Unfortunately, what had been envisaged as a minor disruption of classes at the college was somehow picked up by the national media circuit and blown out of all proportion, with the result that, when it came to selecting a school to complete my probationary teaching, I was ‘sent to purgatory’, in the form of a small, largely-Indigenous rural high school overseen by a stumpy ex-Sergeant Major, who took an immediate and intense dislike to me.  I suspect the idea was that I’d find the placement intolerable and drop out.  But I stuck it out for the requisite couple of years, got my formal accreditation and then quit, resolving that I’d never return to a custodial high school environment.  Still, I learned something valuable about social bullying, small-town politics (a theme I returned to in later writing) and the richness of indigenous culture.

A lot of water’s passed under the bridge since then.  I’ve travelled a lot, held a wide variety of jobs from labouring to senior management, raised a family and seen that family promulgate its own offspring.  I’ve actively supported several left-of-centre political campaigns, successfully and otherwise, to bring about social change and challenge the hypocrisies of governments.  I’ve carried the standard of social justice and human rights in indigenous and migrant communities and among a variety of disadvantaged and marginalised groups, worked to improve the lot of people in East Timor, and played an active part in the urgent task of raising environmental awareness.

Nothing I’ve learned or experienced since those earlier times has changed my fundamental view; that all forms of corporatized government are antithetical to human happiness.  I’ve found in the writings of some sociological writers a well-constructed alternative social theory that challenges the prevalent assumption that structured governance by a minority of some kind is an essential element of social life.

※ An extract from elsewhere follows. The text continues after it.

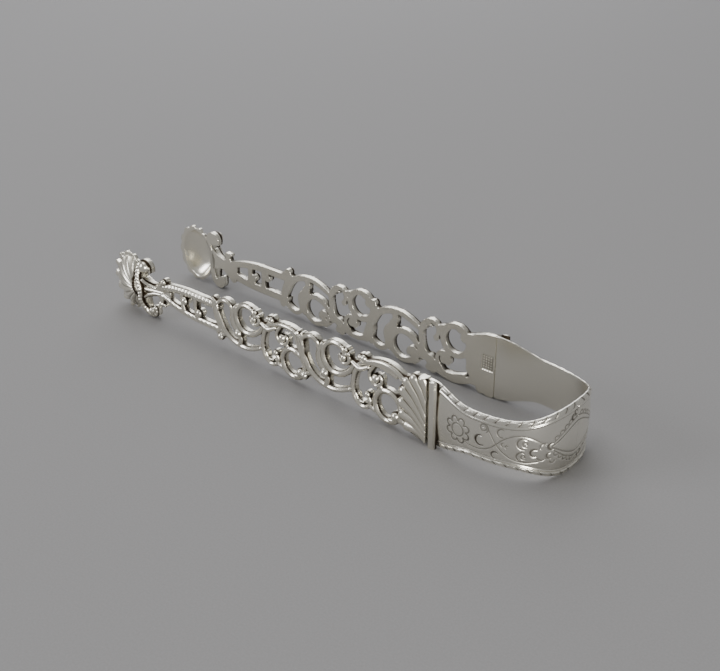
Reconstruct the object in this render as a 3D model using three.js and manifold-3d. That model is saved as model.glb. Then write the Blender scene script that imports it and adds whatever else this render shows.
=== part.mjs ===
// Silver sugar tongs: a sprung bow with two cast openwork arms that end in fluted shell bowls.
// The tongs lie on their side: X runs from the shells to the bow, Y across the gap, Z up.
import * as THREE from 'three';
import Module from 'manifold-3d';
import { mergeVertices } from 'three/addons/utils/BufferGeometryUtils.js';

const wasm = await Module();
wasm.setup();

// ---- driving dimensions, mm ----
const ARM_LENGTH = 87.2;          // neck of the shell to the shoulder band
const PLATE = 1.15;               // thickness of the casting at the edge of a stroke
const RELIEF = 0.55;              // how far the crest of a stroke stands above its edges
const BOW_THICKNESS = 1.0;
const BORDER_HEIGHT = 0.3;        // raised feather edge of the bow
const BORDER_WIDTH = 1.2;
const SHELL_DEPTH = 3.2;
const SHELL_WALL = 0.95;
const GAP = 0.3;                  // clearance left between two soldered pieces
const BAR_LEAN = 0.12;            // run of a crossbar along X per step of height

// The pattern is drawn in hundredths of the arm's length: x from the neck (0) to the shoulder band (100).
const STEP = ARM_LENGTH / 100;
const ARM_INNER_Y = 12.35;        // inner face of an arm at the neck, in steps from the centre plane
const ARM_SPLAY = 0.0072;         // outward run of an arm per step along it
const BOW_START = 97.65;
const BAND_X = 99.4;
const BAND_REACH = 9.2;           // half the length of a shoulder band; its ends stand on the table

const silver = (color, roughness) => new THREE.MeshStandardMaterial({ color, roughness, metalness: 1 });

// ---- solids ----

// Joins a list of equal sections into one closed solid; the first and last are capped.
function loft(sections, flatSection) {
  const count = sections[0].length;
  const positions = sections.flat().flatMap((p) => [p.x, p.y, p.z]);
  const index = [];
  for (let i = 0; i < sections.length - 1; i += 1) {
    for (let j = 0; j < count; j += 1) {
      const a = i * count + j;
      const b = i * count + ((j + 1) % count);
      index.push(a, b, b + count, a, b + count, a + count);
    }
  }
  const last = (sections.length - 1) * count;
  for (const [a, b, c] of THREE.ShapeUtils.triangulateShape(flatSection, [])) {
    index.push(a, c, b);
    index.push(last + a, last + b, last + c);
  }
  return outward(positions, index);
}

// Builds a geometry whose faces point out, whichever way its sections were wound.
function outward(positions, index) {
  const at = (i) => new THREE.Vector3(...positions.slice(3 * i, 3 * i + 3));
  let volume = 0;
  for (let i = 0; i < index.length; i += 3) {
    volume += at(index[i]).dot(at(index[i + 1]).cross(at(index[i + 2])));
  }
  const faces = volume < 0 ? index.slice().reverse() : index;
  const geometry = new THREE.BufferGeometry();
  geometry.setAttribute('position', new THREE.Float32BufferAttribute(positions, 3));
  geometry.setIndex(faces);
  return geometry;
}

function toSolid(geometry) {
  const bare = geometry.clone();
  bare.deleteAttribute('normal');
  bare.deleteAttribute('uv');
  const merged = mergeVertices(bare, 1e-5);
  const vertProperties = new Float32Array(merged.attributes.position.array);
  const triVerts = new Uint32Array(merged.index.array);
  return new wasm.Manifold(new wasm.Mesh({ numProp: 3, vertProperties, triVerts }));
}

function toGeometry(solid) {
  const mesh = solid.getMesh();
  const geometry = new THREE.BufferGeometry();
  geometry.setAttribute('position', new THREE.BufferAttribute(mesh.vertProperties, 3));
  geometry.setIndex(new THREE.BufferAttribute(mesh.triVerts, 1));
  return geometry;
}

const join = (geometries) => geometries.map(toSolid).reduce((whole, piece) => whole.add(piece));

// A pattern point in steps, at a height in mm above the arm's flat back.
// The arm's outer face looks along -Y.
const onArm = (x, z, height) => new THREE.Vector3(x * STEP, -height, z * STEP);

// ---- strokes of the scrollwork ----

const mix = (values, t) => {
  const place = t * (values.length - 1);
  const i = Math.min(Math.floor(place), values.length - 2);
  return values[i] + (values[i + 1] - values[i]) * (place - i);
};

// Points round a centre, the radius running evenly from r0 to r1 between two angles in degrees.
function turn(cx, cz, r0, r1, from, to, count = 7) {
  return Array.from({ length: count }, (_, i) => {
    const t = i / (count - 1);
    const angle = THREE.MathUtils.degToRad(from + (to - from) * t);
    const r = r0 + (r1 - r0) * t;
    return [cx + r * Math.cos(angle), cz + r * Math.sin(angle)];
  });
}

// A modelled stroke: flat back, upright edges and a low crest along the middle.
function stroke({ path, width, rise = [1, 1], pieces = 5 }) {
  const curve = new THREE.CatmullRomCurve3(path.map(([x, z]) => new THREE.Vector3(x, z, 0)), false, 'centripetal');
  const sections = [];
  for (let i = 0; i <= pieces; i += 1) {
    const t = i / pieces;
    const p = curve.getPointAt(t);
    const along = curve.getTangentAt(t);
    const half = mix(width, t) / 2;
    const lift = mix(rise, t);
    const side = (k, height) => onArm(p.x - along.y * half * k, p.y + along.x * half * k, height);
    sections.push([
      side(-1, 0), side(1, 0), side(1, PLATE * lift), side(0, (PLATE + RELIEF) * lift), side(-1, PLATE * lift),
    ]);
  }
  const flat = [[-1, 0], [1, 0], [1, 1], [0, 2], [-1, 1]].map(([x, y]) => new THREE.Vector2(x, y));
  return loft(sections, flat);
}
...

There’s a common saying among social theorists that politics is the art of the possible; that is, the practice of compromise and negotiation is essential to achieve desired political outcomes.  This trite saying begs the question: where is the boundary between the ideal and possibility?  I still don’t know the answer, but I suspect it’s a bit of a movable feast, and it’s only by testing those boundaries that we arrive at a solution.  We’re still, as a nation and a species, a long way from there.

Another common premise is that social change (and political change) comes about from necessity; not so much a choice but an imperative for survival.  On that score, I believe we’re closer to a critical choice-point than most of us realise, the necessity brought upon us by factors such as unmitigated greed, environmental catastrophe and global pandemic.  To make the right choice will take a revolution, not just of politics but of mindset as well.

Do we have the collective will to bring such a radical change about?  We shall see.